▸ PROBLEM DESCRIPTION
Identify all lines in the listing that include the word "parts", and copy them out.

▸ SUPPLIED DATA
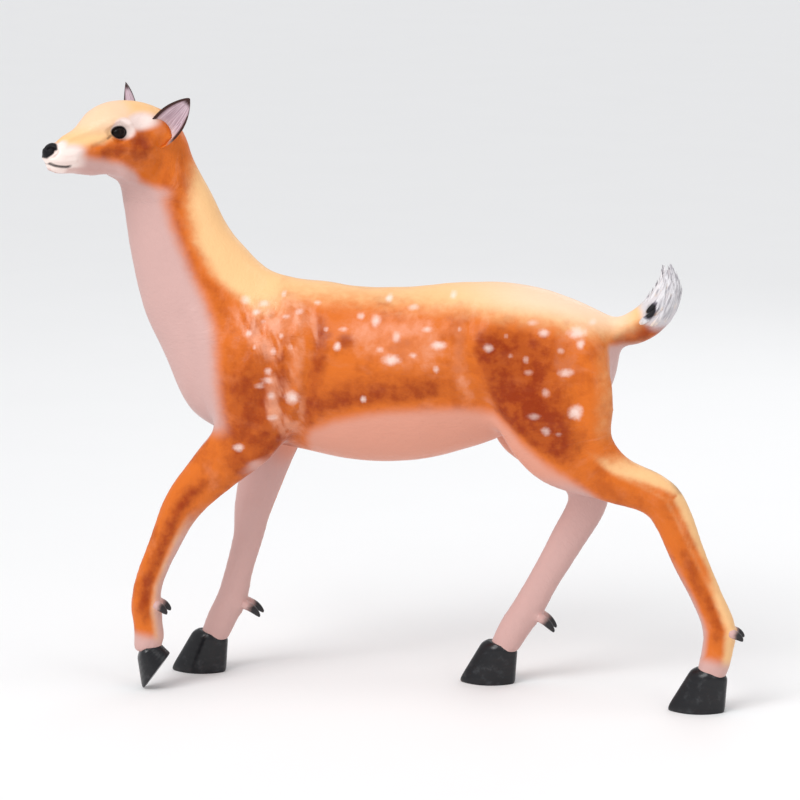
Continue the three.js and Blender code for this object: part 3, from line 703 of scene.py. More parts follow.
def head_white(points):
    """White of the eye rings, muzzle, jaw, crown and ear roots."""
    f, lateral, up = to_head(points).T
    jaw_edge = np.interp(f, [-10, 19, 37, 56, 78, 96, 120, 140, 155, 175],
                         [-80, -74, -64, -46, -32, -27, -22, -17, -10, 4])
    jaw = rise(jaw_edge - up, -18, 14)
    return np.clip(np.maximum(fair_mask(points), jaw), 0, 1)


def fair_mask(points):
    """The whitest places: the muzzle, round the eyes to the ear roots, and the top of the rump, where the
    paleness is painted sunlight, as on the top of the forehead.
    """
    f, lateral, up = to_head(points).T
    aside = np.abs(lateral)
    ring = (1 - rise(oval(f, up, (74, 29), (21, 18), 12), 0.6, 1.25)) * rise(aside, 22, 32)
    temple = (1 - rise(oval(f, up, (44, 38), (38, 16), -4), 0.3, 1.25)) * 0.85
    lip = rise(f, 128, 158) * (1 - rise(up, -6, 12)) * (1 - 0.7 * rise(-up, 30, 36))
    bridge = rise(f, 156, 174) * rise(aside, 2, 9) * (1 - rise(up, 6, 16))
    head = np.maximum.reduce([ring, temple, lip, bridge])
    head *= rise(up + 0.9 * np.maximum(f - 90, 0), -30, -8) * head_share(points)
    x, _, z = points.T
    # Painted sunlight: the top of the back and rump paler
    rump = 0.42 * rise(z - along_edge(BACK_EDGE, x), -14, 26) * rise(x, 60, 280) * (1 - rise(x, 380, 410))
    # Painted sunlight: the top of the forehead paler
    forehead = 0.25 * rise(up, 10, 40) * rise(f, 40, 70) * head_share(points)
    return np.maximum.reduce([head, rump, forehead])


def blush_mask(points):
    """Warm pink of the belly and groin."""
    x, _, z = points.T
    belly = rise(x, -240, -180) * (1 - rise(x, 380, 440)) * rise(z, 350, 400) * (1 - rise(z, 500, 540))
    return 0.85 * belly


def body_russet_and_shade(points):
    """Russet of the haunch, shoulder, lower flank, neck stripe, legs and under the tail: painted shade on the
    haunch, shoulder, lower flank, the crease, under the tail and between the tufts.
    """
    x, y, z = points.T
    # Painted shade on the lower flank above the belly
    over_belly = z - along_edge(BELLY_EDGE, x)
    flank = rise(over_belly, -4, 34) * (1 - rise(over_belly, 30, 100))
    flank *= rise(x, -170, -100) * (1 - 0.6 * rise(x, 70, 150))
    # Painted shade on the front of the haunch
    behind = x - along_edge(HAUNCH_EDGE, z)
    haunch = rise(behind, -14, 24) * (1 - 0.6 * rise(behind, 70, 160))
    haunch *= rise(z, 360, 460) * (1 - rise(z, 590, 660)) * (1 - rise(x, 290, 350))
    # Painted shade on the shoulder
    shoulder = rise(x, -300, -230) * (1 - rise(x, -170, -120)) * rise(z, 310, 400)
    shoulder *= (1 - rise(z, 530, 650)) * 0.7
    # Painted shade in the crease behind the shoulder
    crease_x = np.interp(z, [440, 540, 600, 650], [-132, -108, -98, -106])
    crease_shade = np.exp(-(((x - crease_x) / 18) ** 2)) * rise(z, 430, 470) * (1 - rise(z, 620, 665))
    stripe_x = np.interp(z, [620, 671, 699, 755, 812, 855, 890], [-262, -276, -310, -341, -352, -352, -350])
    stripe = np.exp(-(((x - stripe_x) / 18) ** 2)) * rise(z, 600, 650) * (1 - rise(z, 890, 930)) * 0.4
    # Painted shade under the tail
    shade_under_tail = rise(x, 356, 376) * rise(612 + 0.6 * (x - 360) - z, -6, 12) * rise(z, 570, 590) * 0.7
    legs = np.zeros(len(points))
    for hand, which in LEG_LINES:
        _, away = leg_offsets(points, hand, which)
        strength, top = (0.75, 400) if which == "fore" else (0.6, 310)
        band = strength * np.exp(-((away / 15) ** 2)) * (1 - rise(z, top - 60, top)) * rise(z, 90, 150)
        legs = np.maximum(legs, np.where(np.sign(y) == hand, band, 0))
    # Painted shade between the tufts
    tuft_gap_shade = [depth * (1 - rise(oval(x, z, place, radii), 0.3, 1.2)) for place, radii, depth in TUFT_GAP_SHADE]
    parts = [flank * 0.7, haunch, shoulder, crease_shade * 0.7, stripe, legs, shade_under_tail]
    return np.maximum.reduce(parts + tuft_gap_shade)


def russet_and_shade_mask(points):
    """Russet paint and painted shade of the body, cheek and behind the eye."""
    on_head = head_share(points)
    f, _, up = to_head(points).T
    # Russet paint and painted shade on the cheek and behind the eye
    cheek = (1 - rise(oval(f, up, (92, -8), (40, 22), -14), 0.2, 1.15)) * 0.7
    patch = (1 - rise(oval(f, up, (112, 8), (18, 22), 20), 0.1, 1.1)) * 0.5
    rear = (1 - rise(oval(f, up, (48, -4), (30, 40), 14), 0.2, 1.2)) * 0.8
    ridge = (1 - rise(oval(f, up, (112, 40), (20, 11), -40), 0.3, 1.0)) * 0.3
    head = np.maximum.reduce([cheek, patch, rear, ridge])
    return np.clip(body_russet_and_shade(points) * (1 - on_head) + head * on_head, 0, 1)


def rosy_and_highlight_mask(points):
    """Pale pinkish tufts: shoulder blade, two locks behind it, upper flank and flank fold, pink paint with
    painted highlights on it.
    """
    x, _, z = points.T
    # Pink paint and painted highlights on the tufts, upper flank, flank fold and thigh
    blade = (1 - rise(oval(x, z, (-172, 640), (78, 44), -12), 0.35, 1.1)) * 0.75
    front_lock = (1 - rise(oval(x, z, (-180, 506), (17, 66), 4), 0.3, 1.1)) * 0.8
    rear_lock = (1 - rise(oval(x, z, (-138, 566), (16, 84), -4), 0.3, 1.1)) * 0.7
    flank = (1 - rise(oval(x, z, (30, 606), (112, 56), -8), 0.4, 1.15)) * 0.75
    fold_x = np.interp(z, [480, 560, 620, 660], [150, 128, 124, 130])
    fold = np.exp(-(((x - fold_x) / 12) ** 2)) * rise(z, 480, 520) * (1 - rise(z, 640, 670)) * 0.8
    thigh = (1 - rise(oval(x, z, (300, 590), (26, 50), 0), 0.4, 1.1)) * 0.55
    body = np.maximum.reduce([blade, front_lock, rear_lock, flank, fold, thigh])
    return np.clip(body, 0, 1) * (1 - head_share(points))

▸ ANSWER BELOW
Continue the three.js and Blender code for this object: part 3, from line 703 of scene.py. More parts follow.
    parts = [flank * 0.7, haunch, shoulder, crease_shade * 0.7, stripe, legs, shade_under_tail]
    return np.maximum.reduce(parts + tuft_gap_shade)